Free cash flow for the quarter was a use of $14 million. Capital expenditures were $101 million, including investments in the Company's key capital projects to extend existing mines reaching their end of life and sustain the Company's vertical integration
benefit. The Company returned $20 million to shareholders in the form of dividends in the quarter.
Webcast Conference Call
Tronox will conduct a webcast conference call on Friday, October 25, 2024, at 8:00 AM ET (New York). The live call is open to the public via internet
broadcast and telephone.
Internet Broadcast: http://investor.tronox.com
Dial-in Telephone Numbers:
United States: +1 (800) 549-8228
International: +44 80 0279 7040
Conference ID: 99615
Conference Call Presentation Slides will be used during the conference call and made available on our website: http://investor.tronox.com
Conference Call Replay: Available via the internet and telephone beginning on October 25, 2024, by
12:00 PM ET, until October 31, 2024, 11:59 PM ET.
Internet Replay: http://investor.tronox.com
Replay Dial-in Telephone Numbers:
US Toll Free: +1 (888) 660-6264
International: +44 20 8609 4320
Replay Access Code: 99615 #
About Tronox
Tronox Holdings plc is one of the world's leading producers of high-quality titanium products, including titanium dioxide pigment, specialty-grade titanium dioxide
products and high-purity titanium chemicals, and zircon. We mine titanium-bearing mineral sands and operate upgrading facilities that produce high-grade titanium feedstock materials, pig iron and other minerals, including the rare earth-bearing
mineral, monazite. With approximately 6,500 employees across six continents, our rich diversity, unmatched vertical integration model, and unparalleled operational and technical expertise across the value chain, position Tronox as the preeminent titanium dioxide producer in the world. For more information about how our products add brightness and durability to paints, plastics, paper and other everyday products,
visit tronox.com.
Cautionary Statement about Forward-Looking Statements
Statements in this release that are not historical are forward-looking statements within the meaning of the U.S. Private Securities Litigation Reform Act of 1995.
These forward-looking statements, which are subject to known and unknown risks, uncertainties and assumptions about us, may include projections of our future financial and operational performance, anticipated completion of extensions and
upgrades to our mining operations, anticipated trends in our business and industry, including trade defense measures, anticipated costs, benefits and timing of capital projects including planned mining expansions, the Company's anticipated
capital allocation strategy including future capital expenditures, and our sustainability goals, commitments and programs.
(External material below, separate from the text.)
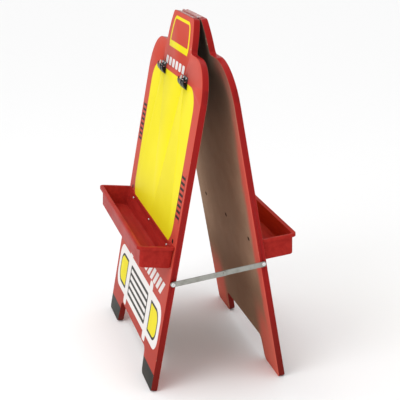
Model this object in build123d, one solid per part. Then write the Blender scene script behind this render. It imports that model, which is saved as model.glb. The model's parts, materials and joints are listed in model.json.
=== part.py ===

These statements are only predictions based on our current expectations and projections about future events. There are
important factors that could cause our actual results, level of activity, performance, actual costs, benefits and timing of capital projects, or achievements to differ materially from the results, level of activity, performance, anticipated
costs, benefits and timing of capital projects, or achievements expressed or implied by the forward-looking statements. Significant risks and uncertainties may relate to, but are not limited to, macroeconomic conditions; inflationary pressures
and energy costs; currency movements; political instability, including the ongoing conflicts in Eastern Europe and the Middle East and any expansion of such conflicts, and other geopolitical events; supply chain disruptions; market conditions
and price volatility for titanium dioxide, zircon and other feedstock materials, as well as global and regional economic downturns, that adversely affect the demand for our end-use products; disruptions in production at our mining and
manufacturing facilities; and other financial, economic, competitive, environmental, political, legal and regulatory factors, including trade defense measures. These and other risk factors are discussed in the Company's filings with the
Securities and Exchange Commission.
Moreover, we operate in a very competitive and rapidly changing environment. New risks and uncertainties emerge from time to time, and it is not possible for our
management to predict all risks and uncertainties, nor can management assess the impact of all factors on our business or the extent to which any factor, or combination of factors, may cause actual results to differ materially from those
contained in any forward-looking statements. Although we believe the expectations reflected in the forward-looking statements are reasonable, we cannot guarantee future results, level of activity, performance, synergies or achievements. Neither
we nor any other person assumes responsibility for the accuracy or completeness of any of these forward-looking statements. You should not rely upon forward-looking statements as predictions of future events. Unless otherwise required by
applicable laws, we undertake no obligation to update or revise any forward-looking statements, whether because of new information or future developments.
Use of Non-GAAP Information
To provide investors and others with additional information regarding the financial results of
Tronox Holdings plc, we have disclosed in this release certain non-U.S. GAAP operating performance measures of EBITDA, Adjusted EBITDA, Adjusted EBITDA margin and Adjusted net income attributable to Tronox, including its presentation on a per
share basis, a non-U.S. GAAP liquidity measure of Free Cash Flow and net leverage ratio on a trailing twelve-month basis. These non-U.S. GAAP financial measures are a supplement to and not a substitute for or superior to, the Company's
results presented in accordance with U.S. GAAP. The non-U.S. GAAP financial measures presented by the Company may be different from non-U.S. GAAP financial
measures presented by other companies. Specifically, the Company believes the non-U.S. GAAP information provides useful measures to investors regarding the Company's financial performance by excluding certain costs and expenses that the
Company believes are not indicative of its core operating results. The presentation of these non-U.S. GAAP financial measures is not meant to be considered in isolation or as a
substitute for results or guidance prepared and presented in accordance with U.S. GAAP. A reconciliation of the non-U.S. GAAP financial measures to U.S. GAAP results is included herein.